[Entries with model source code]
· · · · ·

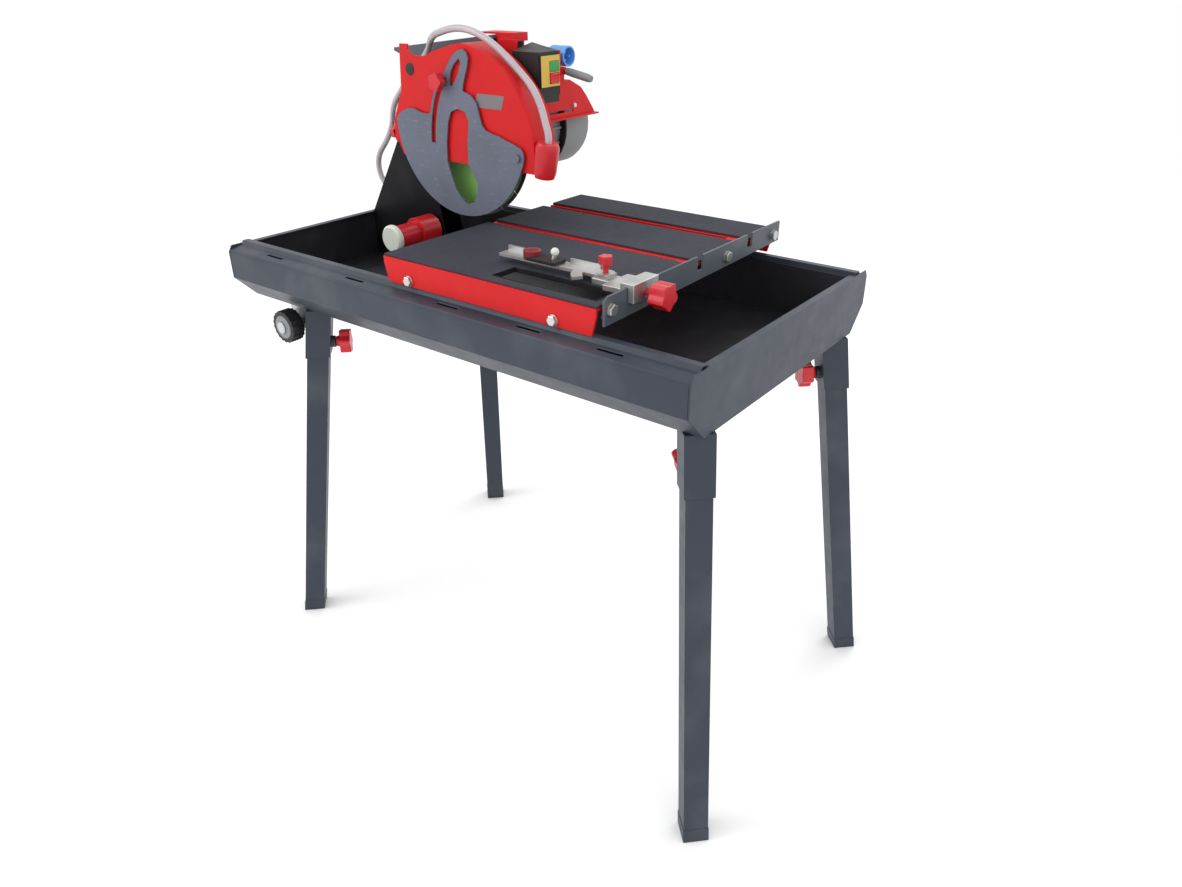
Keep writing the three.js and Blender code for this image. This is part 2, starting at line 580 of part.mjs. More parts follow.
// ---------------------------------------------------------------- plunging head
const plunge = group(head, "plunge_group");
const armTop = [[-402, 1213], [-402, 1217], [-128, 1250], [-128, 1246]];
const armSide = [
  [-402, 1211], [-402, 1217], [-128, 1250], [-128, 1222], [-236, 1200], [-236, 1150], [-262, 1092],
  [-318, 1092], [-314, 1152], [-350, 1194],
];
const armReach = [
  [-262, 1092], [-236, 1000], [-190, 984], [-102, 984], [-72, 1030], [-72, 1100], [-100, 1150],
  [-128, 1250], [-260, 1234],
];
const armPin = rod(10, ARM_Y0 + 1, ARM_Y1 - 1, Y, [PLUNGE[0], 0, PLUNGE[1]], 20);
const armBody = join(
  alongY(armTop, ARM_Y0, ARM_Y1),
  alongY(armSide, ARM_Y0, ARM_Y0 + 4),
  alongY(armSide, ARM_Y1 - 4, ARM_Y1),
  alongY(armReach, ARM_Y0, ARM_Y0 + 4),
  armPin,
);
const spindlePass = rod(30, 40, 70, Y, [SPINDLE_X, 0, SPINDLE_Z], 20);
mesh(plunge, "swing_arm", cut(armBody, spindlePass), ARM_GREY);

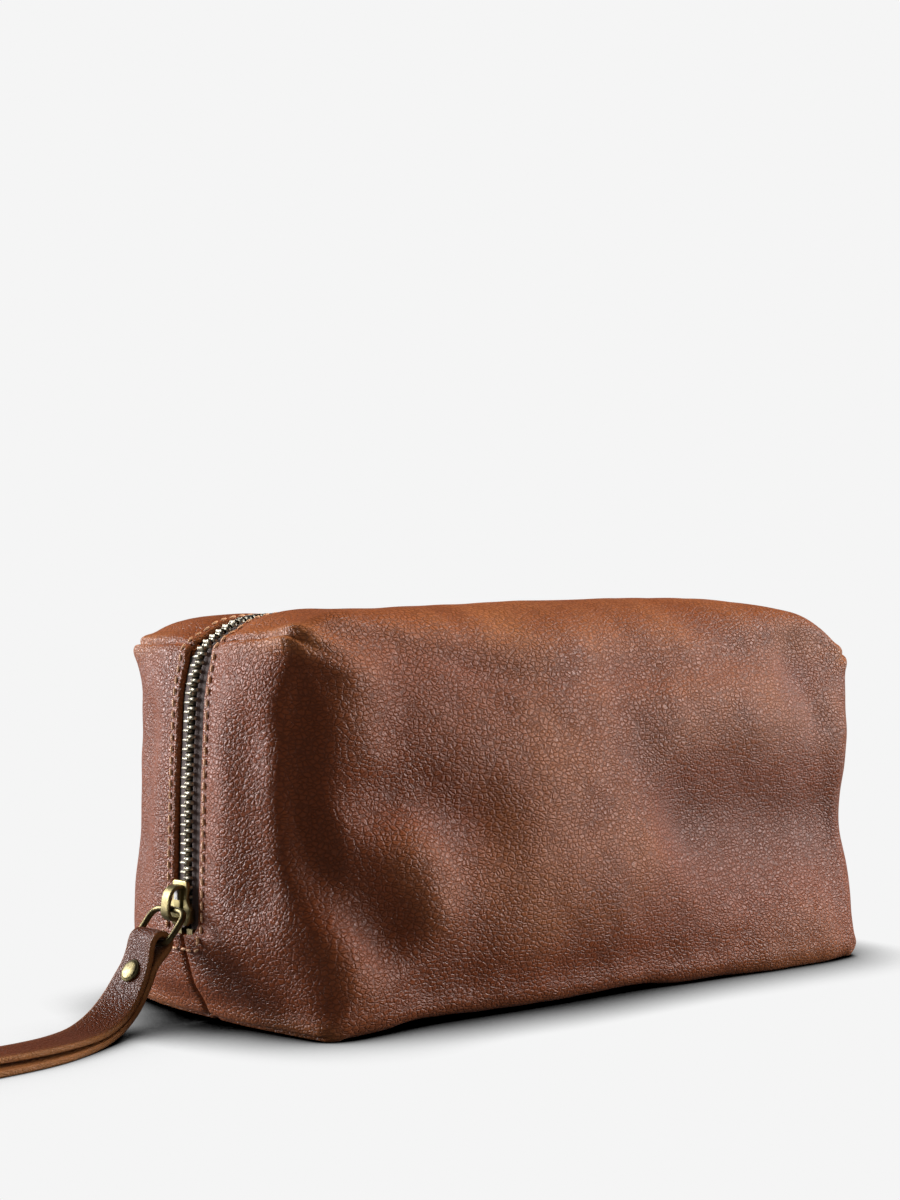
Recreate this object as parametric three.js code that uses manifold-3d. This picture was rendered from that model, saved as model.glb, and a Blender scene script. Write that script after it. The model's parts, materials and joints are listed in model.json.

· · · · ·

### Required work
The records are above. How many lines in them contain the word "three"? Give the number alone.

### Full answer
2